Editing lookup table data

Once you’ve loaded a CSV file, you can edit the data directly in the configuration dialog. The text area shows the loaded data, which you can modify as needed. Your edits are automatically saved to the .ork file when you click OK.

Important features:

  • Data embedding: The CSV data is embedded directly in the .ork file, so your rocket design is self-contained and portable

  • Edit preservation: Any edits you make are preserved when you close and reopen the dialog or simulation window

  • Comment preservation: Comment lines (starting with #) are preserved in your edits

  • Refresh button: Use the refresh button (↻) next to Load from file… to reload the original CSV file if it still exists on disk

  • Field separator: You can change the CSV field separator (comma, semicolon, tab, or space) - the example format updates automatically

When lookup tables are used:

  • Individual component forces are set to zero (only total forces are calculated from the table)

  • The axial drag conversion uses the same polynomial as the Barrowman method

  • Stall margin is calculated from the maximum AoA in the stability table (if AoA data is present)
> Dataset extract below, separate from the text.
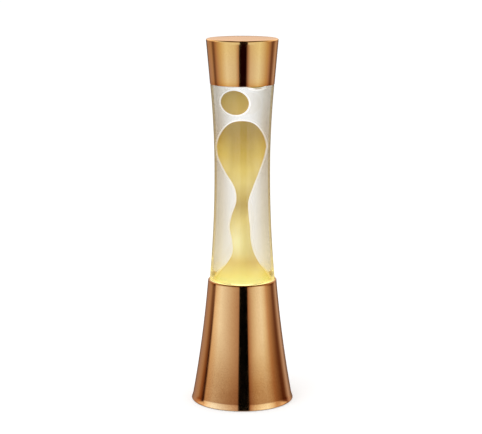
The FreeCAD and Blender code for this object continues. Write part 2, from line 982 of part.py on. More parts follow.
def column_form(spare):
    """The wax that rises from the floor: a cone, a thin wavering neck and a bulb on top. With
    a spare it is the hollow that the liquid keeps round the wax."""
    foot_z = glass_floor_z + wax_gap
    top_z = cap_mouth_z - ball_below_cap - ball_half_height - column_below_ball
    height = top_z - foot_z
    bulb_z = foot_z + column_bulb_share * height
    sections = [(foot_z + share * height, radius, lean) for share, radius, lean in column_sections]
    for angle in (0, 12, 25, 38, 51, 64, 76, 85):
        steep = math.sin(math.radians(angle))
        across = column_bulb_radius * math.cos(math.radians(angle)) ** column_dome_flank
        rise = (top_z - bulb_z) * steep**column_dome_crown
        sections.append((bulb_z + rise + spare * steep, across, column_bulb_lean))
    sections.append((top_z + spare, column_tip_radius, column_bulb_lean))
    wires = []
    for z, radius, lean in sections:
        level = z - spare if z == foot_z else z
        wires.append(Part.Wire([Part.makeCircle(radius + spare, Vector(lean, 0, level), AXIS)]))
    return Part.makeLoft(wires, True, False)


def spheroid(centre, radius, half_height, travel=0.0):
    """An upright spheroid or, with a travel, the form that it sweeps as it rises by that."""
    stretch = FreeCAD.Matrix()
    stretch.scale(1, 1, half_height / radius)
    form = Part.makeSphere(radius).transformGeometry(stretch)
    if travel > 0:
        raised = form.copy()
        raised.translate(Vector(0, 0, travel))
        form = form.fuse([disc(radius, 0, travel), raised])
    form.translate(centre)
    return form


def ball_form(spare, travel=0.0):
    """The wax that floats free above the column."""
    centre = Vector(ball_across, 0, cap_mouth_z - ball_below_cap)
    return spheroid(centre, ball_radius + spare, ball_half_height + spare, travel)


def drop_form(spare):
    """The wax that has risen under the shoulder, halfway behind the cap's mouth."""
    centre = Vector(drop_across, drop_back, cap_mouth_z)
    return spheroid(centre, drop_radius + spare, drop_half_height + spare)


def coil_form(spare):
    """The ring that the wire coil fills, on the bottle's floor."""
    z = glass_floor_z + coil_floor_gap + coil_radius
    return Part.makeTorus(coil_ring_radius, coil_radius + spare, at(0, z))


def clear_liquid():
    """The liquid, from the floor into the neck, hollow where the wax is and where it rises."""
    liquid = bottle_space(fill_gap, fill_z)
    liquid = liquid.cut(column_form(wax_gap))
    liquid = liquid.cut(ball_form(wax_gap, ball_travel))
    return liquid.cut(drop_form(wax_gap))


# The cap.


def cap_form(mouth_radius, top_radius, top_z, rounding):
    """The cup's outer form, or the form of the space in it."""
    form = turned(
        outline(
            [
                at(0, cap_mouth_z),
                at(mouth_radius, cap_mouth_z),
                at(top_radius, top_z),
                at(0, top_z),
            ]
        )
    )
    return round_edge(form, rounding, top_radius, top_z)


def top_cap():
    """Spun and plated metal, closed above, with a rounded edge and a mouth turned true."""
    outside = cap_form(cap_mouth_radius, cap_top_radius, lamp_height, cap_edge_round)
    inside = cap_form(
        cap_bore_radius, cap_top_radius - cap_wall, lamp_height - cap_wall, cap_edge_round - cap_wall
    )
    return outside.cut(inside)


pieces = {
    "base_shell": base_shell(),
    "cord_grommet": cord_grommet(),
    "bottle_seat": bottle_seat(),
    "base_plate": base_plate(),
    "shell_tabs": shell_tabs(),
    "plate_screws": plate_screws(),
    "rubber_feet": rubber_feet(),
    "holder_rod": holder_rod(),
    "rod_washer": rod_washer(),
    "rod_nut": rod_nut(),
    "holder_dome": holder_dome(),
    "holder_skirt": holder_skirt(),
    "holder_core": holder_core(),
    "holder_sleeve": holder_sleeve(),
    "holder_tongue": holder_tongue(),
    "terminal_screws": terminal_screws(),
    "bulb_contact": bulb_contact(),
    "bulb_insulator": bulb_insulator(),
    "bulb_screw_shell": bulb_screw_shell(),
    "bulb_envelope": bulb_envelope(),
    "bulb_stem": bulb_stem(),
    "bulb_leads": bulb_leads(),
    "bulb_filament": bulb_filament(),
    "glass_bottle": glass_bottle(),
    "crown_cap": crown_cap(),
    "crown_liner": crown_liner(),
    "clear_liquid": clear_liquid(),
    "wax_column": column_form(0).cut(coil_form(coil_wax_gap)),
    "wax_coil": coil_form(0),
    "wax_ball": ball_form(0),
    "wax_drop": drop_form(0),
    "top_cap": top_cap(),
}

os.makedirs("parts", exist_ok=True)
for name, shape in pieces.items():
    shape.exportStep("parts/" + name + ".step")
    print(name, len(shape.Solids), "solid(s)", round(shape.Volume, 1), "mm3", shape.isValid())
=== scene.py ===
import bpy
import math
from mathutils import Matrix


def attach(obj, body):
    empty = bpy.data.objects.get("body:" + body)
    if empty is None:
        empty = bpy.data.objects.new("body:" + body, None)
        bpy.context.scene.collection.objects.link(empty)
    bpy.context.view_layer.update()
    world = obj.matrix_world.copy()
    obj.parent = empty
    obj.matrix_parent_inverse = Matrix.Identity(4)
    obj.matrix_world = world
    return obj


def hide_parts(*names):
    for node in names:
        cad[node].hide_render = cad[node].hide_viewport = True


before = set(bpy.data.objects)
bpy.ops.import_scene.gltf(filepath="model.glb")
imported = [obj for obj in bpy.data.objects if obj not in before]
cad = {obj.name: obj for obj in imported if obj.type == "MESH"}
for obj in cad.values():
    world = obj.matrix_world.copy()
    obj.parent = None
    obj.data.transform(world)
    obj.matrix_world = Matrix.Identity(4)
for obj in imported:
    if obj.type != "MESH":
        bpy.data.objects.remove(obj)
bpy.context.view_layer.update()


# The base shell: one sheet of metal, spun over a form, plated with copper and polished. Its rim
# is curled inward for the bottle and its foot turns out to a thin lip. A hole at the back takes
# the grommet of the mains lead.

# Sizes are in millimetres, and a pair is a radius and a height.
BASE_FOOT = (54.4, 8.0)
BASE_RIM = (37.75, 134.6)
BASE_HOLLOW = 1.45
BASE_SHEET = 1.0
RIM_CURL = 1.4
RIM_CURLED_TO = 75.0
LIP_CURVE = 38.0
LIP_END_HEIGHT = 1.3
INLET_HEIGHT = 18.0
INLET_BACK = 53.0
INLET_HOLE = 4.7
DRILL_REACH = 20.0

# How many facets a large polished piece has all round, at how many degrees between two facets
# an edge stays sharp, and below which radius a point counts as on the axis.
FINE_TURNS = 240
SHARP_EDGE = 32
ON_AXIS = 1e-6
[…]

  • Damping moments are set to zero

When to use lookup tables

Lookup tables are useful when:

  • You have wind tunnel test data for your specific rocket design

  • You have CFD simulation results that you want to use in OpenRocket

  • You want to validate OpenRocket’s Barrowman calculations against experimental data

  • Your rocket has complex aerodynamic behavior not well-captured by the Barrowman method

  • You need angle-of-attack dependent coefficients beyond what Barrowman provides

Note that when lookup tables are configured, they completely replace the Barrowman calculations for drag and/or stability. You cannot mix lookup table data with Barrowman calculations.

Exporting Data

Located on the Plot / export panel, the Export Data tab (shown below) helps you set up a Comma-Separated Value (.csv) formatted file to export data from your simulations. You can export any or all of over 50 values (generally speaking, the list of parameters above, plus Coriolis acceleration). Optional Comments sections list any flight events (Apogee, for example) you selected for your simulation, as well as description and field descriptions.

You can choose separators other than comma, if you prefer semicolon, space, or TAB-delimited data. Once you have your data choices set up, clicking the Export button brings up a file dialog to choose a filename and location for your exported data.

The Export data window.

The Export data window.